**Records shown**
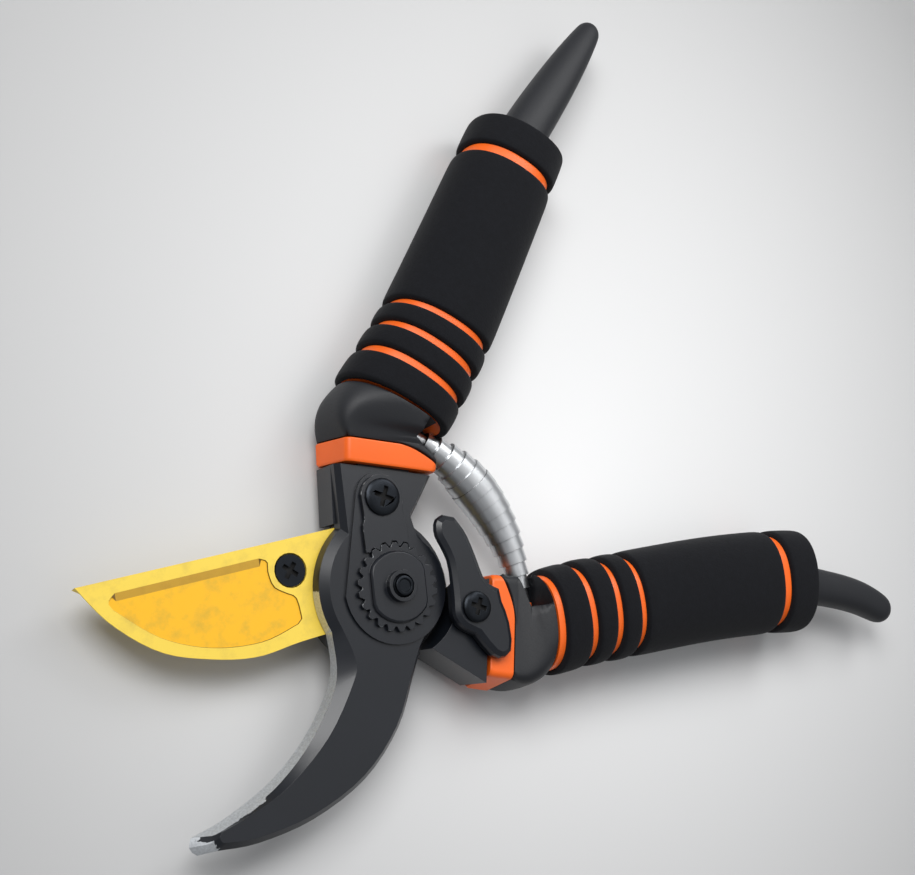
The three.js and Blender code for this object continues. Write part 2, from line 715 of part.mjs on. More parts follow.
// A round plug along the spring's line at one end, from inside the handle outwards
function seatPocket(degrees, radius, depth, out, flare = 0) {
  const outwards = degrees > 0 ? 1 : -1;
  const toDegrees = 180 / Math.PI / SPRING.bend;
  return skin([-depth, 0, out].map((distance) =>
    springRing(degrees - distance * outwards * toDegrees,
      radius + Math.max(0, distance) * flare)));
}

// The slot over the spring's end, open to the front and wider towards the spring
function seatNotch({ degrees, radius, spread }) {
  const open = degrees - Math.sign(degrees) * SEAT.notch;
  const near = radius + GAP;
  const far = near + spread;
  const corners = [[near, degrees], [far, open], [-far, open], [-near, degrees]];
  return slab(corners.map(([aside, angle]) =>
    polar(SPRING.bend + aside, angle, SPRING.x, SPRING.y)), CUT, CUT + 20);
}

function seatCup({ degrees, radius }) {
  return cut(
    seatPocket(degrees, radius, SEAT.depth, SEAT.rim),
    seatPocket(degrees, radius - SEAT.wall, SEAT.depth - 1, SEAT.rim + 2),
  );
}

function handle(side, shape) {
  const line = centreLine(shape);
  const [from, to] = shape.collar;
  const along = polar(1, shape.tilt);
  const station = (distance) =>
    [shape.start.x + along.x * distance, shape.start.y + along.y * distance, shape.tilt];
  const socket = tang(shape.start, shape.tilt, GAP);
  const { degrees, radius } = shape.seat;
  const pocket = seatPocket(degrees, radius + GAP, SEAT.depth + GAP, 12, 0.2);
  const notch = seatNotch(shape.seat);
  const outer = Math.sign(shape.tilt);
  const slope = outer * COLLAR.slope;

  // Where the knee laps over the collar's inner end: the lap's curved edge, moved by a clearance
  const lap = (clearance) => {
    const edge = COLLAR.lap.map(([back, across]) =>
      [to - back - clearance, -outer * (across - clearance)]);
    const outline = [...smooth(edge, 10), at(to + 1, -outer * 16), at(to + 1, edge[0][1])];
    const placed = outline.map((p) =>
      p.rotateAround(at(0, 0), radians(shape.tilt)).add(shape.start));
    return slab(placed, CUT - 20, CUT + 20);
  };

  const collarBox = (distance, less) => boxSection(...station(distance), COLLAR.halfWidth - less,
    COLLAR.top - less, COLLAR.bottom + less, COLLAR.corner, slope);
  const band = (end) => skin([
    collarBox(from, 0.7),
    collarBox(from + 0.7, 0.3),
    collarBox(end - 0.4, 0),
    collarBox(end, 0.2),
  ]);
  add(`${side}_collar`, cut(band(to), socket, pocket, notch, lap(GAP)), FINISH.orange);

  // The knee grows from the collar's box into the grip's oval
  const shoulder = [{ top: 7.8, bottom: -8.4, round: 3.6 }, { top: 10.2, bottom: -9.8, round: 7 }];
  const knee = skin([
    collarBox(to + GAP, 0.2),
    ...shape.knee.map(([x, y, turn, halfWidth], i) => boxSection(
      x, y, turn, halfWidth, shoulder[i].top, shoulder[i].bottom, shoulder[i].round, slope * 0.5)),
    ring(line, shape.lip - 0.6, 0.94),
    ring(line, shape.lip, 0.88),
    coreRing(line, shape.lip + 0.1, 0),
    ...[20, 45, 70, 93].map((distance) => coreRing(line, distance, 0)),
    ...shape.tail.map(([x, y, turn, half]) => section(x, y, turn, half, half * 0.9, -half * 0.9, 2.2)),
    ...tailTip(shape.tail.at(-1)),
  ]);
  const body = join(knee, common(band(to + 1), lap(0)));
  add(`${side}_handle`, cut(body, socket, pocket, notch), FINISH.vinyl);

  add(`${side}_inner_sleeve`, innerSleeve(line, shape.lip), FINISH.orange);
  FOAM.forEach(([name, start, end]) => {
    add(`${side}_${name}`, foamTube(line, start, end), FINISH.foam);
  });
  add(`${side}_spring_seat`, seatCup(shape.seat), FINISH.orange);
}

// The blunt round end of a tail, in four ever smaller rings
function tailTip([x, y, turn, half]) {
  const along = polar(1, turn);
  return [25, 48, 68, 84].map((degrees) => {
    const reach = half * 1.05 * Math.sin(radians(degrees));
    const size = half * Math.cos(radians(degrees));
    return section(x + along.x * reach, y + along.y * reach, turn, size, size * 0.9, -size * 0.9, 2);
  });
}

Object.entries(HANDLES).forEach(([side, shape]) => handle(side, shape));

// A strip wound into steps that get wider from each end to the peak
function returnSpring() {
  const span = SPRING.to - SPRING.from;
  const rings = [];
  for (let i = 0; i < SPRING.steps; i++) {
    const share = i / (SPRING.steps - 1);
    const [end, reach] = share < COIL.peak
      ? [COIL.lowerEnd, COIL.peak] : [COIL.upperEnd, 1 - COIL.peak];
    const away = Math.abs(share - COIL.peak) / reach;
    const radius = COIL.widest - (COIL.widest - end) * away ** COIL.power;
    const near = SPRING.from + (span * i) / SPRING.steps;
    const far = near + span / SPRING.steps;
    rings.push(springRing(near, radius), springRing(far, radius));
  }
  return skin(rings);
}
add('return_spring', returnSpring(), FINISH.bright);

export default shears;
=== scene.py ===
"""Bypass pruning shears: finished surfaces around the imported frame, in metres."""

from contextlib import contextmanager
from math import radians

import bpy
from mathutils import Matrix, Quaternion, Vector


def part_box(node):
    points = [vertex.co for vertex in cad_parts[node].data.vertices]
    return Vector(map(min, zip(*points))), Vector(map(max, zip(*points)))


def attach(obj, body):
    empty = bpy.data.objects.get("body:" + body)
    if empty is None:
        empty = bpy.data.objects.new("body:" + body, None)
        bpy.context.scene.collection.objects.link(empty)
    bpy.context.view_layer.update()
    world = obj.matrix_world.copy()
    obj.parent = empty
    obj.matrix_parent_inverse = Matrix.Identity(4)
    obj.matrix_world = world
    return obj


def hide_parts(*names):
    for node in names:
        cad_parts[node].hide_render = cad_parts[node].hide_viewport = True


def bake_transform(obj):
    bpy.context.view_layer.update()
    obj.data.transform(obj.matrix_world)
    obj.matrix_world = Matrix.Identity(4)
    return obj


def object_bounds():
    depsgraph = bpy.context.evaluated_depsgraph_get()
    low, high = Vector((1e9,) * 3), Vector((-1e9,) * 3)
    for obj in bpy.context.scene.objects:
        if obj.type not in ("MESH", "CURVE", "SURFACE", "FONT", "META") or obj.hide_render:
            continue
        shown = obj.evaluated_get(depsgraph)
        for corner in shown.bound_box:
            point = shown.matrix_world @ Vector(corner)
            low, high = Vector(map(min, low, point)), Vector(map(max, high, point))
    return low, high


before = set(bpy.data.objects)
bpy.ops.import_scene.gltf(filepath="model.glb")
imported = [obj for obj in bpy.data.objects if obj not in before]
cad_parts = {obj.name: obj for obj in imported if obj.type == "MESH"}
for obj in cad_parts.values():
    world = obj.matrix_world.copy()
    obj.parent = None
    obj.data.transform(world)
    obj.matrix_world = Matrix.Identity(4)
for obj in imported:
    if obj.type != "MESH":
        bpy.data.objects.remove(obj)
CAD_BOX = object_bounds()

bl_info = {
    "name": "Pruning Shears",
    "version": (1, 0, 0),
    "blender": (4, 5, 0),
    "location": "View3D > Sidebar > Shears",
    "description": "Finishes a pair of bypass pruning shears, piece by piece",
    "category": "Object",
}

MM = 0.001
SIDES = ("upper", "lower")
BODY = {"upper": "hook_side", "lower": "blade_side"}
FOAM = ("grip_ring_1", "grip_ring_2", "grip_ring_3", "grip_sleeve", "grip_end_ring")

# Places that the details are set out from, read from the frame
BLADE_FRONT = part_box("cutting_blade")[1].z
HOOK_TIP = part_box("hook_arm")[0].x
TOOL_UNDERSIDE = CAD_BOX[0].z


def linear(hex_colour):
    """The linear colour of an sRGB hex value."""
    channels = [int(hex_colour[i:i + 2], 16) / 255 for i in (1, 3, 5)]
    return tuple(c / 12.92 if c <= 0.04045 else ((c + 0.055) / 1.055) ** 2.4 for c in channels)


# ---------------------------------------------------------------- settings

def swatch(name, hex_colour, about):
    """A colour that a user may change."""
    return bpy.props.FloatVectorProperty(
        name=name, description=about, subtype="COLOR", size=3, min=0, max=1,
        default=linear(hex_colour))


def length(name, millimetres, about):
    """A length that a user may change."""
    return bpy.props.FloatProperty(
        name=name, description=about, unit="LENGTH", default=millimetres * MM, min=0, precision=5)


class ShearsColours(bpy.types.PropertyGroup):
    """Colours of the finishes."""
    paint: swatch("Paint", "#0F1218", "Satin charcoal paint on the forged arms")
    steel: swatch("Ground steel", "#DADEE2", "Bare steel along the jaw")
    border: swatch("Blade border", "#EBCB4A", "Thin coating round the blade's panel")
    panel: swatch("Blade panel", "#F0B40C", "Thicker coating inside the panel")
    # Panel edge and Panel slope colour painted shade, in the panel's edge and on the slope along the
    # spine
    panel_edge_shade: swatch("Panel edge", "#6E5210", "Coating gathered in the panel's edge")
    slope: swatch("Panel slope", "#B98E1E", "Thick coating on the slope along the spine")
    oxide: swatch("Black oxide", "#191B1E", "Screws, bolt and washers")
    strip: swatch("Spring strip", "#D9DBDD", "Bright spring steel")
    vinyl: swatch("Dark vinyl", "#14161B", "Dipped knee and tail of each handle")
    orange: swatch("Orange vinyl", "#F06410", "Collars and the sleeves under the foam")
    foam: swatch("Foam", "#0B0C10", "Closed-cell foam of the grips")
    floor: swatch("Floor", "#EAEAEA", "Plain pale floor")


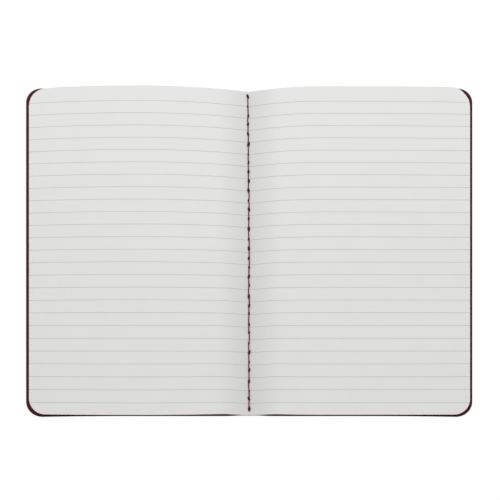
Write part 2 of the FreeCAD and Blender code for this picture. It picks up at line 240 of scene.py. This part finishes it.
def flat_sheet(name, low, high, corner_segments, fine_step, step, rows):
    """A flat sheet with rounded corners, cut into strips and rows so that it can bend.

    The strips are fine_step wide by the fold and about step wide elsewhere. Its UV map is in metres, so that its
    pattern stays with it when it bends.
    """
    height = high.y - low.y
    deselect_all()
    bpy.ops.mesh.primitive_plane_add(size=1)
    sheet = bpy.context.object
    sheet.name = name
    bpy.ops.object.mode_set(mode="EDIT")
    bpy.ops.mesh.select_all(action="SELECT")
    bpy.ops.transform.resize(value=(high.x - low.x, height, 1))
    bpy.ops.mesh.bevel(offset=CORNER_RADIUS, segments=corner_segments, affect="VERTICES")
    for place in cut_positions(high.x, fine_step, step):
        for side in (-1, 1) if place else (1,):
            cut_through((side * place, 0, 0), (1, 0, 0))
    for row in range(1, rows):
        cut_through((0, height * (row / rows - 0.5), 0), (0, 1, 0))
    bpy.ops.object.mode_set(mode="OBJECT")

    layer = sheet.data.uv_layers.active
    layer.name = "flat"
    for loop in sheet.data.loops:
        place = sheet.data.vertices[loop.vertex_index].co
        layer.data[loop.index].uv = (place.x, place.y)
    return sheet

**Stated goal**
Retype exactly, and only, the lines from the one containing "Object.entries(HANDLES).forEach(([side, shape]) =>" through the one containing "obj.matrix_world = world", both included.

**Final result**
Object.entries(HANDLES).forEach(([side, shape]) => handle(side, shape));

// A strip wound into steps that get wider from each end to the peak
function returnSpring() {
  const span = SPRING.to - SPRING.from;
  const rings = [];
  for (let i = 0; i < SPRING.steps; i++) {
    const share = i / (SPRING.steps - 1);
    const [end, reach] = share < COIL.peak
      ? [COIL.lowerEnd, COIL.peak] : [COIL.upperEnd, 1 - COIL.peak];
    const away = Math.abs(share - COIL.peak) / reach;
    const radius = COIL.widest - (COIL.widest - end) * away ** COIL.power;
    const near = SPRING.from + (span * i) / SPRING.steps;
    const far = near + span / SPRING.steps;
    rings.push(springRing(near, radius), springRing(far, radius));
  }
  return skin(rings);
}
add('return_spring', returnSpring(), FINISH.bright);

export default shears;
=== scene.py ===
"""Bypass pruning shears: finished surfaces around the imported frame, in metres."""

from contextlib import contextmanager
from math import radians

import bpy
from mathutils import Matrix, Quaternion, Vector


def part_box(node):
    points = [vertex.co for vertex in cad_parts[node].data.vertices]
    return Vector(map(min, zip(*points))), Vector(map(max, zip(*points)))


def attach(obj, body):
    empty = bpy.data.objects.get("body:" + body)
    if empty is None:
        empty = bpy.data.objects.new("body:" + body, None)
        bpy.context.scene.collection.objects.link(empty)
    bpy.context.view_layer.update()
    world = obj.matrix_world.copy()
    obj.parent = empty
    obj.matrix_parent_inverse = Matrix.Identity(4)
    obj.matrix_world = world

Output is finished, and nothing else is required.